Owen,

I'm behind in posts but wanted to comment further.  The premise you raised
had me mulling this all over the past few days.  I did originally interpret
Tax Free to be criticizing the crass opportunism of the TV evangelists.  I
previously thought the Rod Steiger bit at the end seemed out of place in the
theme, except that it was an well-done artistic device, almost farcical,
used to portray a type of narrow-minded, fire and brimstone, tent revival
style preacher.

I see now from Joni's remarks that her point was more about separation of
church and state.  I read a few articles about Robertson the other night
(tried my best to not pay any attention to him in the 80s) and apparently he
may well have been crossing the line in a big way by getting involved in
political situations in Central and South America at the time through his
missionary operations.  When others have to pay for airtime to put forth
their political beliefs, it is unfair that another group can put forth their
opinions for free - tax free.  So Joni is right either way on this
principle.

On the other hand, by making the point by somehow implying that those who
railed against the actions of Castro, Khomeni and Kaddafi are somehow wrong
or bad is a whole other, perplexing to me, question.  I just can't see that
those preachers or politicians would be motivated to think they would have
to convince their congregations that those guys are not so cool.  They would
probably already be preaching to the choir.  I think a lot of people have
short memories (myself included since I had to refresh mine on this) but
Khomeni and Kaddafi were some of the principal brokers of terrorist attacks
against Americans in the '80s.
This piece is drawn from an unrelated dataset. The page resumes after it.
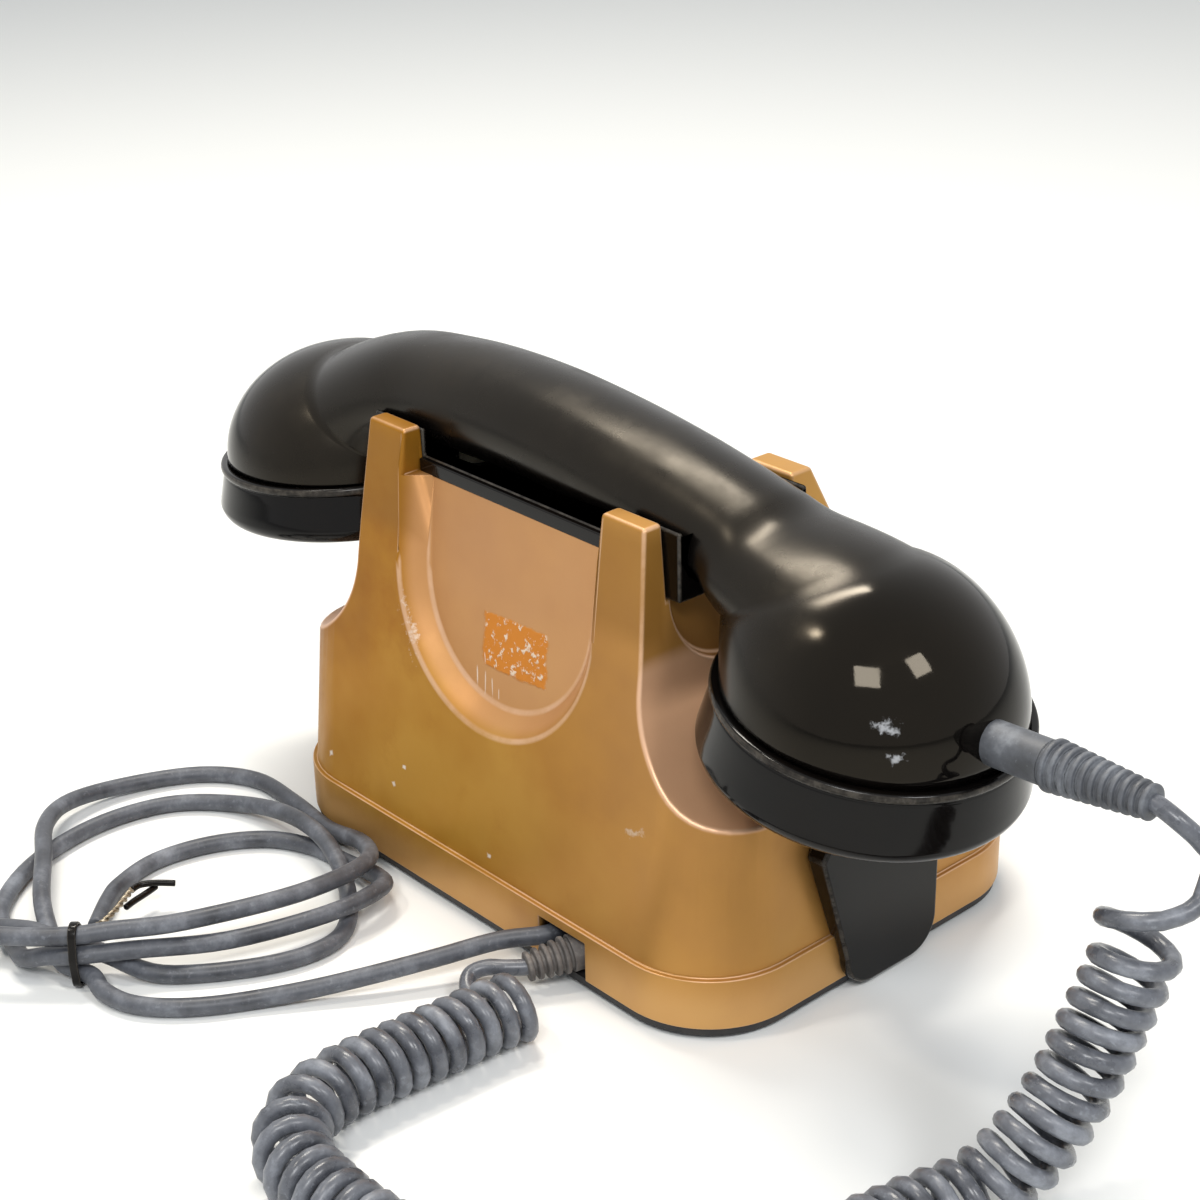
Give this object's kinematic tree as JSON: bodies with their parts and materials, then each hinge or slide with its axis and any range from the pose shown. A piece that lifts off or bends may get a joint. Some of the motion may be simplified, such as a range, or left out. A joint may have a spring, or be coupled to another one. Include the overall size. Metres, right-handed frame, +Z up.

From 1979 to 1989 they or their collaborators
were behind around 20 terrorist acts (bombings of embassies, military
barracks, ships, hijackings) against Americans and others abroad.  They were
the Bin Ladens of their day.

This brings me back to what Bobsart posted in his critique of the song a few
days ago.  The song is great in many ways and the sentiment in general was
right, but the way she expressed it in part did apparently show her biases
and it does not give a more universal assessment of the topics she raises.
It ultimately falls short in that regard.